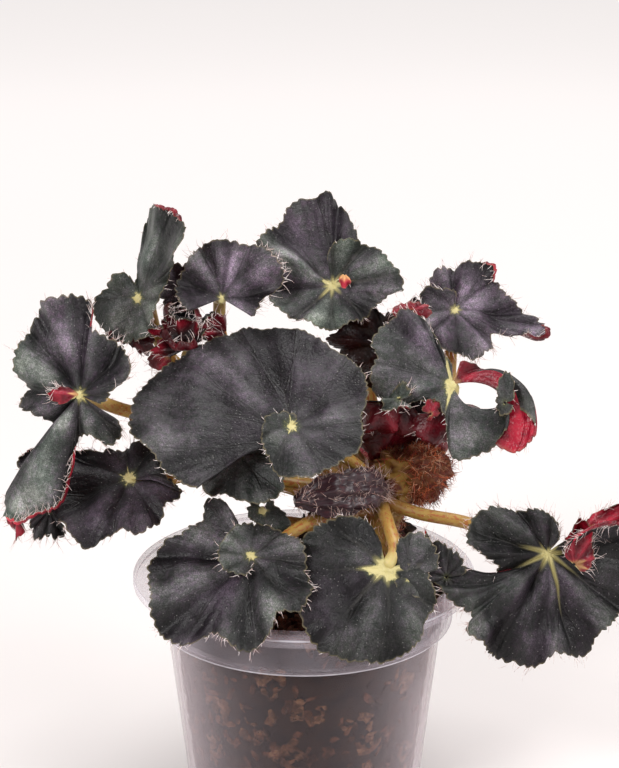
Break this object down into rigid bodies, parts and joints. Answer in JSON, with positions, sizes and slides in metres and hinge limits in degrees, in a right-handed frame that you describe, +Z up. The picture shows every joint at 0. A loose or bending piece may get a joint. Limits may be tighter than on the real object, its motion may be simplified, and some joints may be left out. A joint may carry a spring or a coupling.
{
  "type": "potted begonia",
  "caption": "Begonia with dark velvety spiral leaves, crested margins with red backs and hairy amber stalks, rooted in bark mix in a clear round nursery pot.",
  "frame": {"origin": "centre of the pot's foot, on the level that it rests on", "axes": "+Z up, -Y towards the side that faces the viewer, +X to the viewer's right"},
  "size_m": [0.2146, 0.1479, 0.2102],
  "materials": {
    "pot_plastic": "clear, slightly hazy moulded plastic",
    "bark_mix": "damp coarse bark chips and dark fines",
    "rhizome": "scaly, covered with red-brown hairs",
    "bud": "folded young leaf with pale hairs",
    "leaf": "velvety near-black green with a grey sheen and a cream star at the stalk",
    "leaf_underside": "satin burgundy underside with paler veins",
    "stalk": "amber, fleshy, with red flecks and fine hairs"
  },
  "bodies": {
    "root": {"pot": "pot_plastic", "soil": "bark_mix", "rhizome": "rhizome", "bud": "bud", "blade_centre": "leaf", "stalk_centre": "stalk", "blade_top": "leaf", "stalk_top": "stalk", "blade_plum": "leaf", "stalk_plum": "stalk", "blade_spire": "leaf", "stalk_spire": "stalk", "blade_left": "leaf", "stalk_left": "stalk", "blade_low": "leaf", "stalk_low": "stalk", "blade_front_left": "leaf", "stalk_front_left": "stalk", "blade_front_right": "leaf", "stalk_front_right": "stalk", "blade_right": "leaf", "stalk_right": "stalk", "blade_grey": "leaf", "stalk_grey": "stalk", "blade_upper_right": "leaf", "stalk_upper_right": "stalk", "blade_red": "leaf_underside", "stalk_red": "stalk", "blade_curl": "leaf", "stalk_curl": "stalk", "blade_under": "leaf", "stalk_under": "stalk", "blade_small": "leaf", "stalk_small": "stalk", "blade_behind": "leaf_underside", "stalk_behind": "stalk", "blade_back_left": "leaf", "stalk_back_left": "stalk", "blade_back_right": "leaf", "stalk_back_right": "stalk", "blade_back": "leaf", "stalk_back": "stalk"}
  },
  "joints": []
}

▸ **Do this**
Reproduce the listing above verbatim, from first line to last.

▸ **Worked answer**
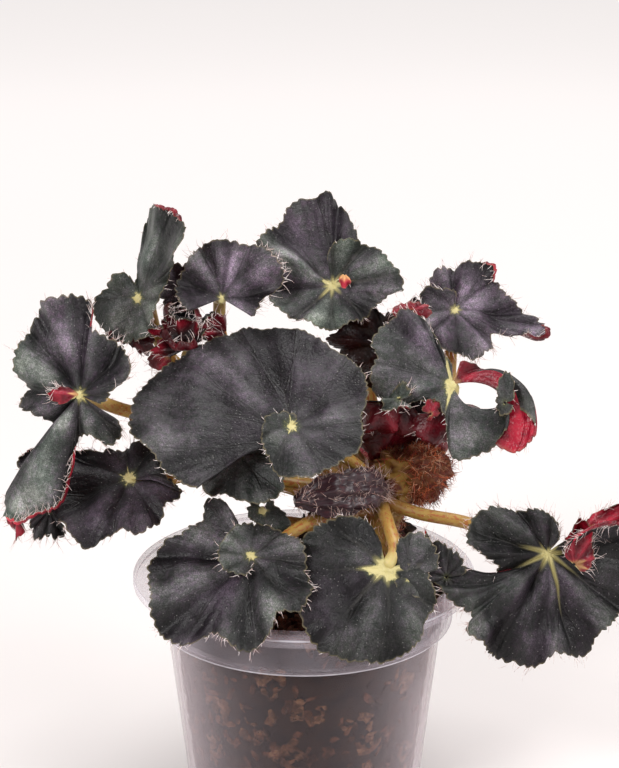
Break this object down into rigid bodies, parts and joints. Answer in JSON, with positions, sizes and slides in metres and hinge limits in degrees, in a right-handed frame that you describe, +Z up. The picture shows every joint at 0. A loose or bending piece may get a joint. Limits may be tighter than on the real object, its motion may be simplified, and some joints may be left out. A joint may carry a spring or a coupling.
{
  "type": "potted begonia",
  "caption": "Begonia with dark velvety spiral leaves, crested margins with red backs and hairy amber stalks, rooted in bark mix in a clear round nursery pot.",
  "frame": {"origin": "centre of the pot's foot, on the level that it rests on", "axes": "+Z up, -Y towards the side that faces the viewer, +X to the viewer's right"},
  "size_m": [0.2146, 0.1479, 0.2102],
  "materials": {
    "pot_plastic": "clear, slightly hazy moulded plastic",
    "bark_mix": "damp coarse bark chips and dark fines",
    "rhizome": "scaly, covered with red-brown hairs",
    "bud": "folded young leaf with pale hairs",
    "leaf": "velvety near-black green with a grey sheen and a cream star at the stalk",
    "leaf_underside": "satin burgundy underside with paler veins",
    "stalk": "amber, fleshy, with red flecks and fine hairs"
  },
  "bodies": {
    "root": {"pot": "pot_plastic", "soil": "bark_mix", "rhizome": "rhizome", "bud": "bud", "blade_centre": "leaf", "stalk_centre": "stalk", "blade_top": "leaf", "stalk_top": "stalk", "blade_plum": "leaf", "stalk_plum": "stalk", "blade_spire": "leaf", "stalk_spire": "stalk", "blade_left": "leaf", "stalk_left": "stalk", "blade_low": "leaf", "stalk_low": "stalk", "blade_front_left": "leaf", "stalk_front_left": "stalk", "blade_front_right": "leaf", "stalk_front_right": "stalk", "blade_right": "leaf", "stalk_right": "stalk", "blade_grey": "leaf", "stalk_grey": "stalk", "blade_upper_right": "leaf", "stalk_upper_right": "stalk", "blade_red": "leaf_underside", "stalk_red": "stalk", "blade_curl": "leaf", "stalk_curl": "stalk", "blade_under": "leaf", "stalk_under": "stalk", "blade_small": "leaf", "stalk_small": "stalk", "blade_behind": "leaf_underside", "stalk_behind": "stalk", "blade_back_left": "leaf", "stalk_back_left": "stalk", "blade_back_right": "leaf", "stalk_back_right": "stalk", "blade_back": "leaf", "stalk_back": "stalk"}
  },
  "joints": []
}